“Até agora, o café que permanecia durante demasiado tempo podia receber uma ‘penalização por antiguidade’, o que provocava um ligeiro aumento na despesa dos produtores. Para evitar situações em que a comercialização do café atingia preços inferiores ao normal, os comerciantes retiravam o café do armazém para ‘recertificar’ ou vendiam-no fora do mercado contratual”, explicou o analista da XTB Vítor Madeira, numa nota a que a Lusa teve acesso.
Desde 01 de dezembro esta prática deixou de ser permitida, o que levou muitos agentes a optar por reduzir os ‘stocks’, evitando uma penalização.
Conforme apontou, os preços do café desceram ao longo do ano, mas, em outubro, verificou-se uma quebra desta tendência.

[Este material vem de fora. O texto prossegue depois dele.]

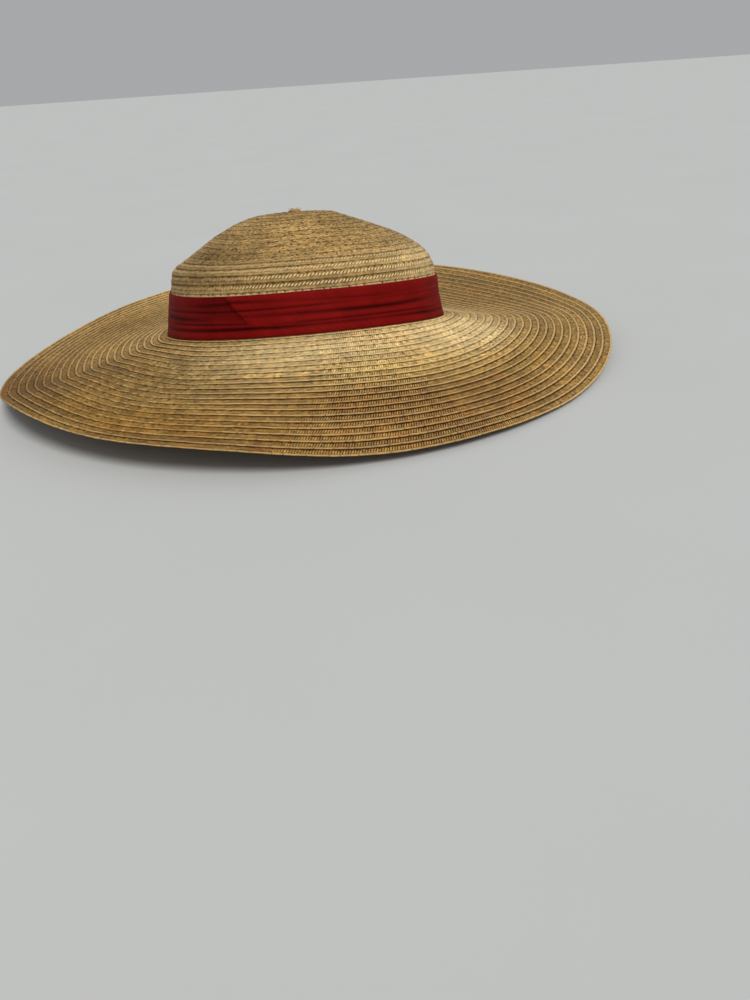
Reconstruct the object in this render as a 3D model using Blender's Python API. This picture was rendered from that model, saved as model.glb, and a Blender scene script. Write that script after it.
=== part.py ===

Porém, ainda não é certo que os aumentos vão permanecer.
A tendência poderá manter-se com a entrada em vigor da nova legislação, o que pode fazer o preço disparar 20% nos próximos meses.
Contudo, “ainda há esperança que os preços do café se mantenham”, referiu Vítor Madeira, ressalvando que tal depende do comportamento dos principais produtores de café.
A isto soma-se a “reação das colheitas dos países que registam uma maior produção”, sobretudo os localizados na América do Sul, devido ao fenómeno climático El Niño.
“Caso estas duas variáveis tenham um impacto pouco significativo, a produção de café mundial em 2024 poderá atingir os 174 milhões de sacas previstas pelo Departamento de Agricultura dos Estados Unidos em junho, o que permitiria ao mercado descer os preços atuais”, referiu.
Em resposta à Lusa, o analista da ActivTrades Mário Martins esclareceu que, com as novas regras, a principal consequência será “a maior clareza da qualidade dos grãos” que estão em armazém.
Conforme apontou, o contrato com entrega em março de 2024 está ao mesmo preço de julho (177 dólares), depois de ter chegado a mínimos de 144 dólares.
“O preço atual está sob pressão depois de um aumento da produção de café do Brasil (maior produtor mundial) de um milhão de sacos no mês de outubro em relação ao período anterior”, disse.
Já o economista sénior do Banco Carregosa, Paulo Rosa, sublinhou, em resposta à Lusa, que o café guardado nos armazéns vai perdendo qualidade ao longo do tempo, sendo penalizado pela sua antiguidade pela bolsa New York Board of Trade/ICE.
A penalização pode atingir até 10 ou 20 cêntimos, quanto mais velho for o café.
“Assim, muitos produtores para não perderem dinheiro e venderem o seu café a preços mais baixos, retiravam o café dos armazéns da ICE e voltavam a tentar certificá-lo com uma idade mais recente, semelhante à de um café recente e fresco, ou procuravam vendê-lo fora de bolsa. Esta é uma das principais razões para a forte diminuição dos ‘stocks’ de café Arábica junto da ICE”, constatou.
Paulo Rosa lembrou que existem duas variedades a liderar o cultivo da produção cafeeira mundial – arábica e robusta.
A variedade arábica é a referência global na produção, exportação e ‘stocks’, com 60% da produção mundial, enquanto os restantes 40% correspondem à variedade robusta.
“O café é um relevante produto agrícola, sendo o mercado cafeeiro relativamente importante nos mercados financeiros, nomeadamente dos produtos agrícolas, mas ao contrário das ‘commodities’ energéticas, tais como o petróleo e o gás natural, e dos metais industriais, como o cobre ou o ouro, o café é perecível, tal como outros produtos agrícolas como trigo, milho e soja. Assim, manter os ‘stocks’ em bom estado de conservação não é uma tarefa fácil”, defendeu.
Os grãos de café são certificados e depois mantidos em armazéns para serem entregues aos compradores de contratos futuros.
Segundo o economista, a cotação de 435 gramas (uma libra) de café arábica ronda os 190 cêntimos de dólar na bolsa de mercadorias de Nova Iorque.
O máximo do ano foi registado em meados de abril e corresponde a 207 cêntimos de dólar.
Com o baixo nível do ‘stock’, haveria o risco de um agravamento no preço.
No entanto, o café que não é vendido em bolsa vai abastecer as empresas de torrefação e os consumidores.
“Há excesso de oferta, por isso os preços não têm subido”, notou, acrescentando que, com o regresso dos ‘stocks’ à bolsa, “os preços dever-se-ão manter estáveis”.
A Lusa contactou a Associação Industrial e Comercial do Café (AICC), que explicou não poder pronunciar-se sobre questões relativas a preços futuros por questões de Direito da Concorrência.